(Data extracted from a collection)
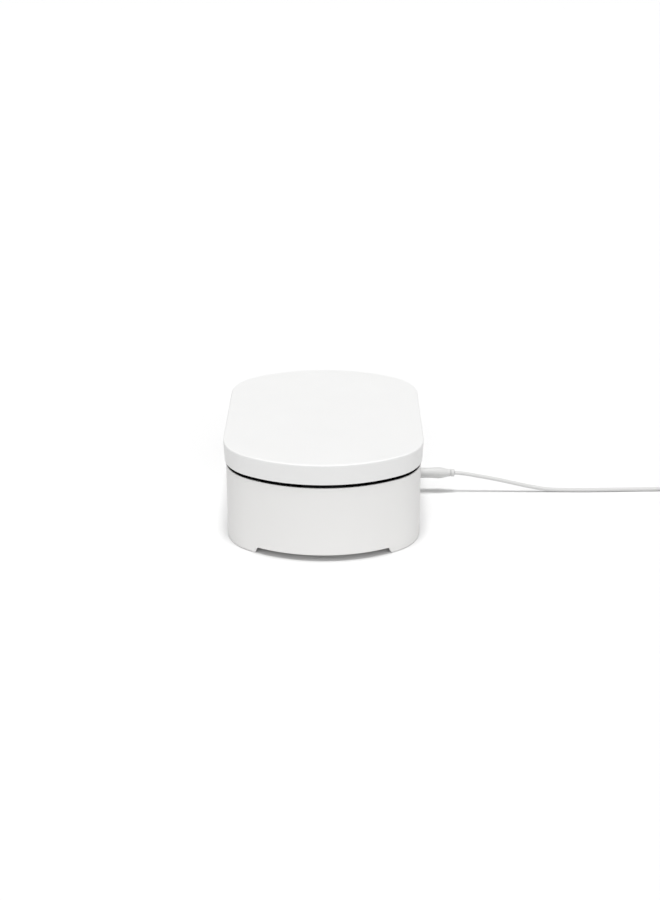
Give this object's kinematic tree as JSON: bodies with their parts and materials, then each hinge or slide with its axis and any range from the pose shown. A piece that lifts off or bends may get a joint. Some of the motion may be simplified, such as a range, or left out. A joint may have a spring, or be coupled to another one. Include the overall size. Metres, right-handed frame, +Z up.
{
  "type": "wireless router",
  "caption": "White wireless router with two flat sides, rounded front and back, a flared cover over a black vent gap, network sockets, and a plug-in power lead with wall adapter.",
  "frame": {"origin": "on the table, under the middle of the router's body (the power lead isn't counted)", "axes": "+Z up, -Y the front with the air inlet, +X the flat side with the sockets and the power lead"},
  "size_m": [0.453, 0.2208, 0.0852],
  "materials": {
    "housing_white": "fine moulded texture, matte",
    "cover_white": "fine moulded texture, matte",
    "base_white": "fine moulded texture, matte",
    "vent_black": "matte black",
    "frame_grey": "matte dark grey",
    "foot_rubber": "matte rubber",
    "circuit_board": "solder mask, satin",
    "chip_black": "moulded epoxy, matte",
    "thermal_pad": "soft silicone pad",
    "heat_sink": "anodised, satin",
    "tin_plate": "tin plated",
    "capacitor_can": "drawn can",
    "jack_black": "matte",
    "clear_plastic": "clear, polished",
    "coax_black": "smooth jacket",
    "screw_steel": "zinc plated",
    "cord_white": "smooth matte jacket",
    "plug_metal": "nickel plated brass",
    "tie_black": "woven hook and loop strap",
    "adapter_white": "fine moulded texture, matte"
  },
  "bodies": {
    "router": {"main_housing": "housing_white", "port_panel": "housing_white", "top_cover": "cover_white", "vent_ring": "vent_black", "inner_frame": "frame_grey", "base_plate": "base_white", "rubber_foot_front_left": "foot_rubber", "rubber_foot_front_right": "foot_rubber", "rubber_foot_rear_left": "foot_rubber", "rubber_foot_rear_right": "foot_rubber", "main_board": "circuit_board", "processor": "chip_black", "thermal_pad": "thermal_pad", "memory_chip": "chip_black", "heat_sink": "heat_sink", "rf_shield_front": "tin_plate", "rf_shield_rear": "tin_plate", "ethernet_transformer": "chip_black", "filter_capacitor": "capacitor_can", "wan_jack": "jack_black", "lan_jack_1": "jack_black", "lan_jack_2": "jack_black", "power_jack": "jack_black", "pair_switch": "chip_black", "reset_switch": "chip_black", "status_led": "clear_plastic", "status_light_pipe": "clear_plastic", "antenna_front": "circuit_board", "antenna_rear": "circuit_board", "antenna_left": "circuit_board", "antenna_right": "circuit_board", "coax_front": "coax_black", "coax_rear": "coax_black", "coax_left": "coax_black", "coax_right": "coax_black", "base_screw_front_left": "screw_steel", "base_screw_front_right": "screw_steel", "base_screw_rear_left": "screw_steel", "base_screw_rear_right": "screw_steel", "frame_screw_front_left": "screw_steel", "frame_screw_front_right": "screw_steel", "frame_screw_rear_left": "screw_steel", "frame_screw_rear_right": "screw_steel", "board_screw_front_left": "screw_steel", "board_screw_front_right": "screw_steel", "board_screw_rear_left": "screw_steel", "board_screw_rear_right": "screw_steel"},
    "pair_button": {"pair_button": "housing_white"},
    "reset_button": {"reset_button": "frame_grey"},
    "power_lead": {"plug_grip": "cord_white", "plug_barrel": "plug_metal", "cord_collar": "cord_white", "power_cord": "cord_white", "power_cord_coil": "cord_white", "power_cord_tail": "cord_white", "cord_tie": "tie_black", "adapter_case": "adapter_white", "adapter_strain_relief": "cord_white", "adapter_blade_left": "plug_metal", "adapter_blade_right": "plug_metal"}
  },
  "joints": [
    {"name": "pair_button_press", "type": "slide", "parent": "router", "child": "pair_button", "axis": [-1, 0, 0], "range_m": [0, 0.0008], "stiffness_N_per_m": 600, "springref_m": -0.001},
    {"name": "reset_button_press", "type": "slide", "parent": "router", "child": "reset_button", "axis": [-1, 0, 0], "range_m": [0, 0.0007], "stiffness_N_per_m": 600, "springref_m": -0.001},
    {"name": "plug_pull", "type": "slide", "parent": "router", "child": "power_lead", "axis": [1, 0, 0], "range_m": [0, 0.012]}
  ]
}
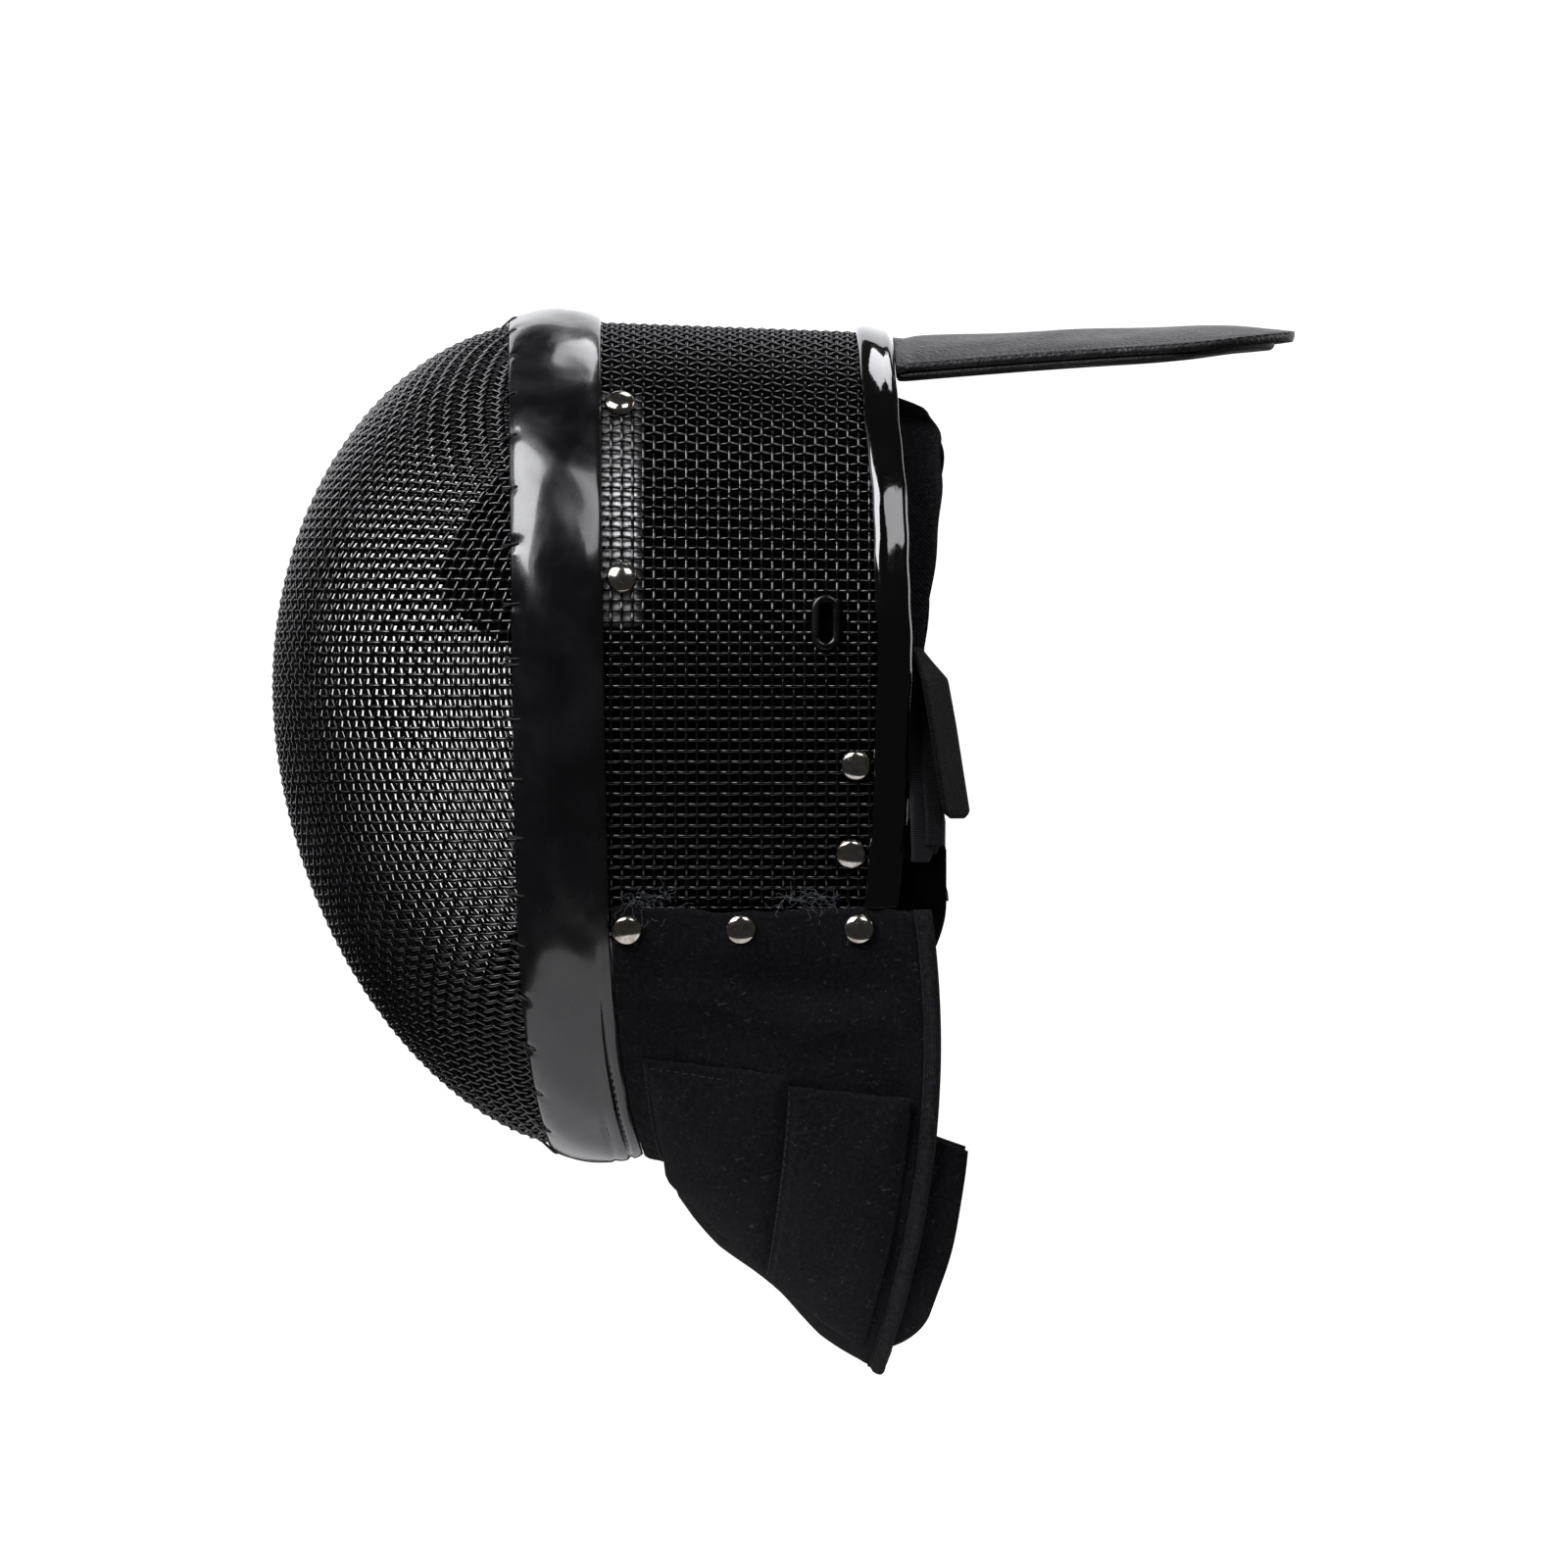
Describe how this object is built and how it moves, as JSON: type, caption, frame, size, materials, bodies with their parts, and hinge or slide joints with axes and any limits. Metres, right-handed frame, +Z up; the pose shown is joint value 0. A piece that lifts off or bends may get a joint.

[Job]:
Reproduce each entry above exactly, keeping every word.

[Final result]:
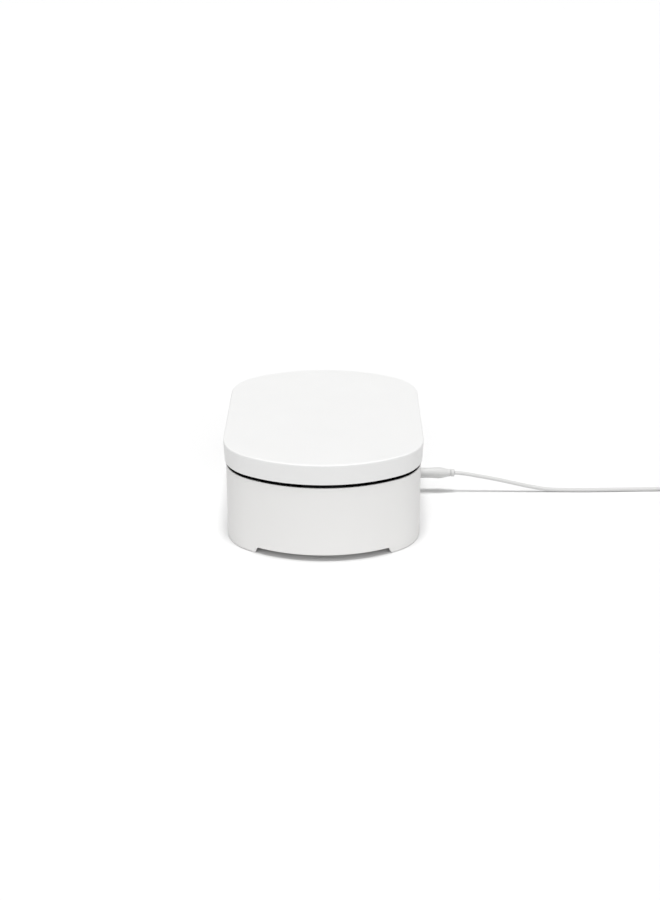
Give this object's kinematic tree as JSON: bodies with their parts and materials, then each hinge or slide with its axis and any range from the pose shown. A piece that lifts off or bends may get a joint. Some of the motion may be simplified, such as a range, or left out. A joint may have a spring, or be coupled to another one. Include the overall size. Metres, right-handed frame, +Z up.
{
  "type": "wireless router",
  "caption": "White wireless router with two flat sides, rounded front and back, a flared cover over a black vent gap, network sockets, and a plug-in power lead with wall adapter.",
  "frame": {"origin": "on the table, under the middle of the router's body (the power lead isn't counted)", "axes": "+Z up, -Y the front with the air inlet, +X the flat side with the sockets and the power lead"},
  "size_m": [0.453, 0.2208, 0.0852],
  "materials": {
    "housing_white": "fine moulded texture, matte",
    "cover_white": "fine moulded texture, matte",
    "base_white": "fine moulded texture, matte",
    "vent_black": "matte black",
    "frame_grey": "matte dark grey",
    "foot_rubber": "matte rubber",
    "circuit_board": "solder mask, satin",
    "chip_black": "moulded epoxy, matte",
    "thermal_pad": "soft silicone pad",
    "heat_sink": "anodised, satin",
    "tin_plate": "tin plated",
    "capacitor_can": "drawn can",
    "jack_black": "matte",
    "clear_plastic": "clear, polished",
    "coax_black": "smooth jacket",
    "screw_steel": "zinc plated",
    "cord_white": "smooth matte jacket",
    "plug_metal": "nickel plated brass",
    "tie_black": "woven hook and loop strap",
    "adapter_white": "fine moulded texture, matte"
  },
  "bodies": {
    "router": {"main_housing": "housing_white", "port_panel": "housing_white", "top_cover": "cover_white", "vent_ring": "vent_black", "inner_frame": "frame_grey", "base_plate": "base_white", "rubber_foot_front_left": "foot_rubber", "rubber_foot_front_right": "foot_rubber", "rubber_foot_rear_left": "foot_rubber", "rubber_foot_rear_right": "foot_rubber", "main_board": "circuit_board", "processor": "chip_black", "thermal_pad": "thermal_pad", "memory_chip": "chip_black", "heat_sink": "heat_sink", "rf_shield_front": "tin_plate", "rf_shield_rear": "tin_plate", "ethernet_transformer": "chip_black", "filter_capacitor": "capacitor_can", "wan_jack": "jack_black", "lan_jack_1": "jack_black", "lan_jack_2": "jack_black", "power_jack": "jack_black", "pair_switch": "chip_black", "reset_switch": "chip_black", "status_led": "clear_plastic", "status_light_pipe": "clear_plastic", "antenna_front": "circuit_board", "antenna_rear": "circuit_board", "antenna_left": "circuit_board", "antenna_right": "circuit_board", "coax_front": "coax_black", "coax_rear": "coax_black", "coax_left": "coax_black", "coax_right": "coax_black", "base_screw_front_left": "screw_steel", "base_screw_front_right": "screw_steel", "base_screw_rear_left": "screw_steel", "base_screw_rear_right": "screw_steel", "frame_screw_front_left": "screw_steel", "frame_screw_front_right": "screw_steel", "frame_screw_rear_left": "screw_steel", "frame_screw_rear_right": "screw_steel", "board_screw_front_left": "screw_steel", "board_screw_front_right": "screw_steel", "board_screw_rear_left": "screw_steel", "board_screw_rear_right": "screw_steel"},
    "pair_button": {"pair_button": "housing_white"},
    "reset_button": {"reset_button": "frame_grey"},
    "power_lead": {"plug_grip": "cord_white", "plug_barrel": "plug_metal", "cord_collar": "cord_white", "power_cord": "cord_white", "power_cord_coil": "cord_white", "power_cord_tail": "cord_white", "cord_tie": "tie_black", "adapter_case": "adapter_white", "adapter_strain_relief": "cord_white", "adapter_blade_left": "plug_metal", "adapter_blade_right": "plug_metal"}
  },
  "joints": [
    {"name": "pair_button_press", "type": "slide", "parent": "router", "child": "pair_button", "axis": [-1, 0, 0], "range_m": [0, 0.0008], "stiffness_N_per_m": 600, "springref_m": -0.001},
    {"name": "reset_button_press", "type": "slide", "parent": "router", "child": "reset_button", "axis": [-1, 0, 0], "range_m": [0, 0.0007], "stiffness_N_per_m": 600, "springref_m": -0.001},
    {"name": "plug_pull", "type": "slide", "parent": "router", "child": "power_lead", "axis": [1, 0, 0], "range_m": [0, 0.012]}
  ]
}
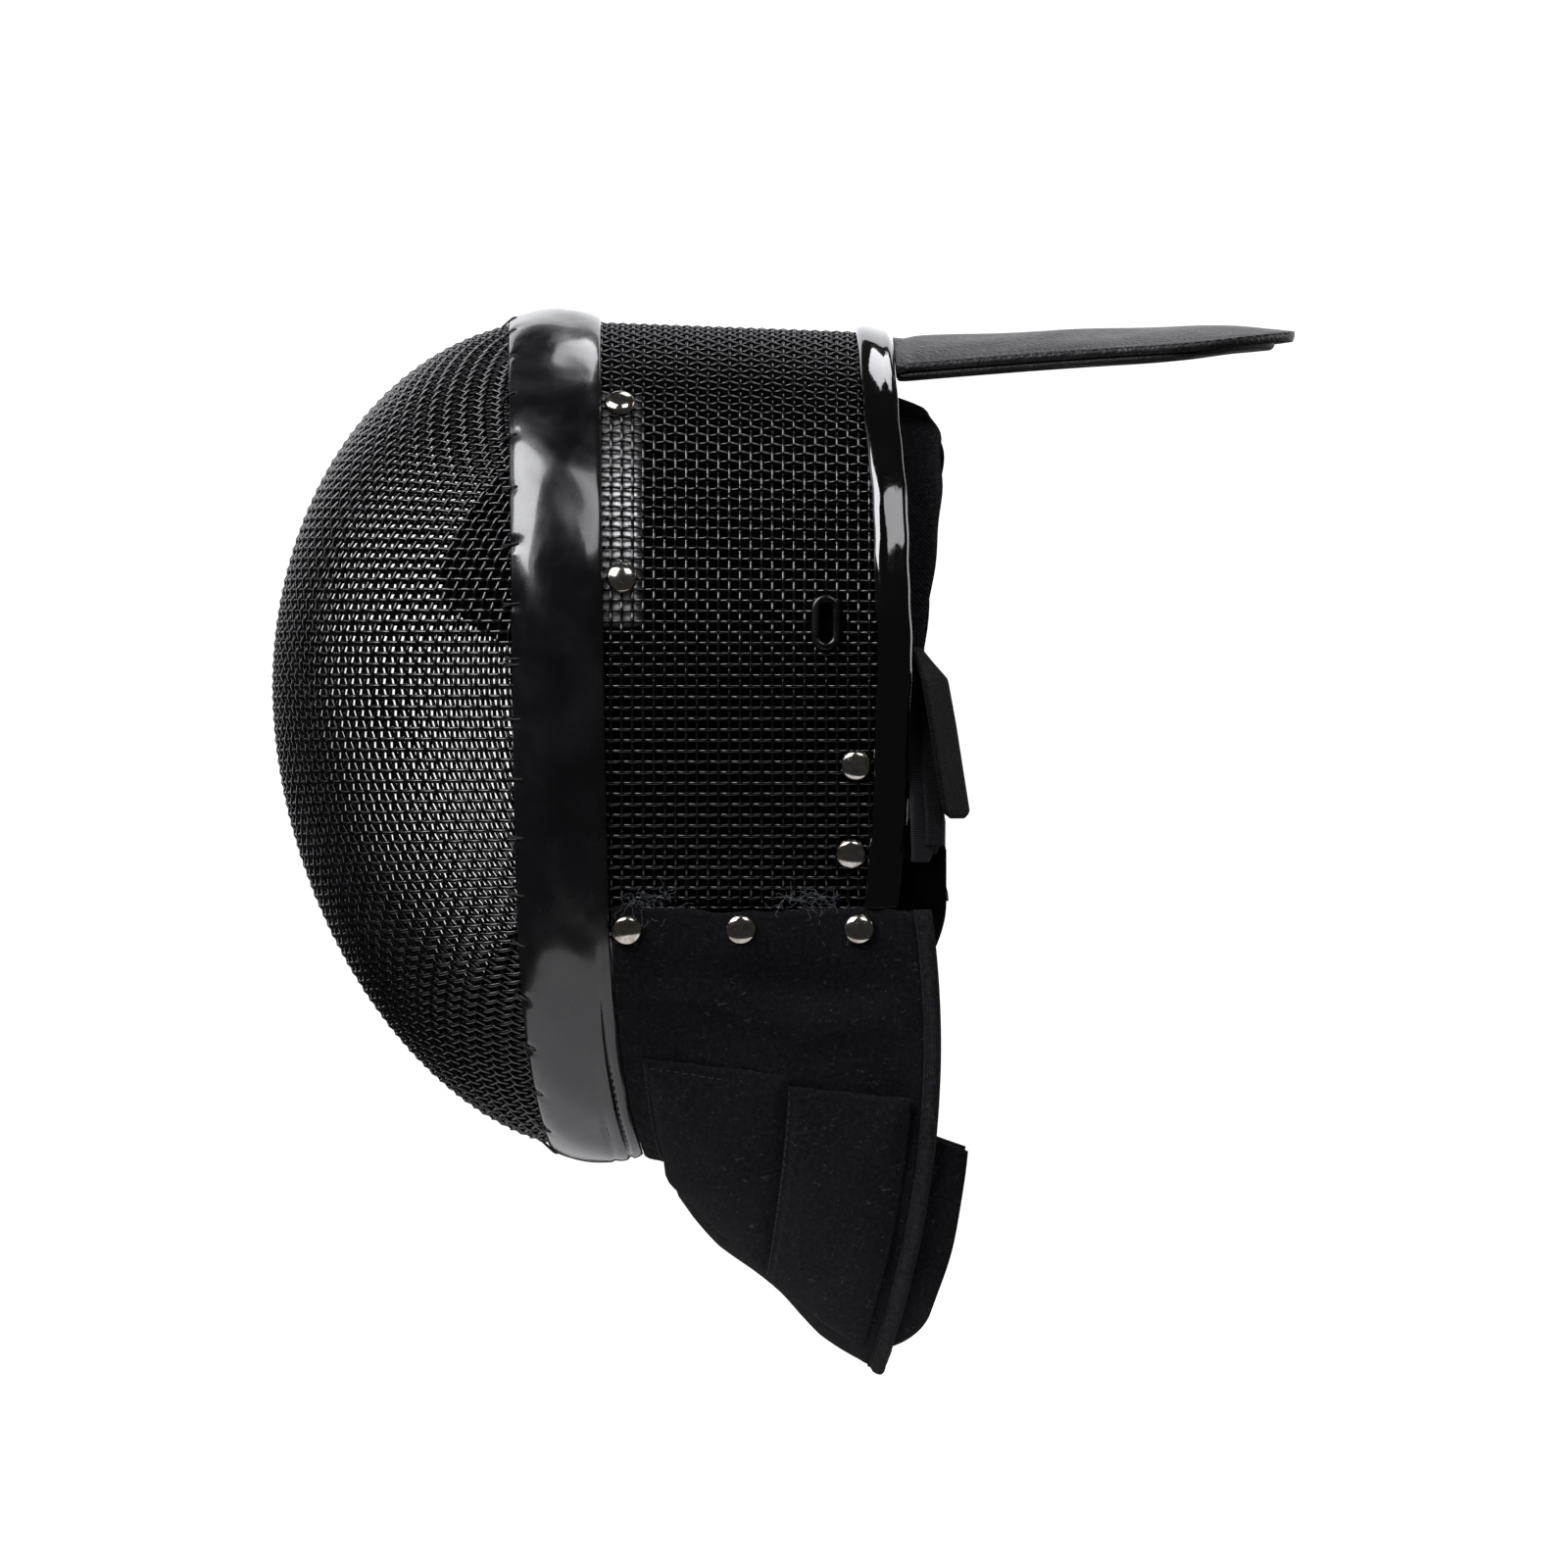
Describe how this object is built and how it moves, as JSON: type, caption, frame, size, materials, bodies with their parts, and hinge or slide joints with axes and any limits. Metres, right-handed frame, +Z up; the pose shown is joint value 0. A piece that lifts off or bends may get a joint.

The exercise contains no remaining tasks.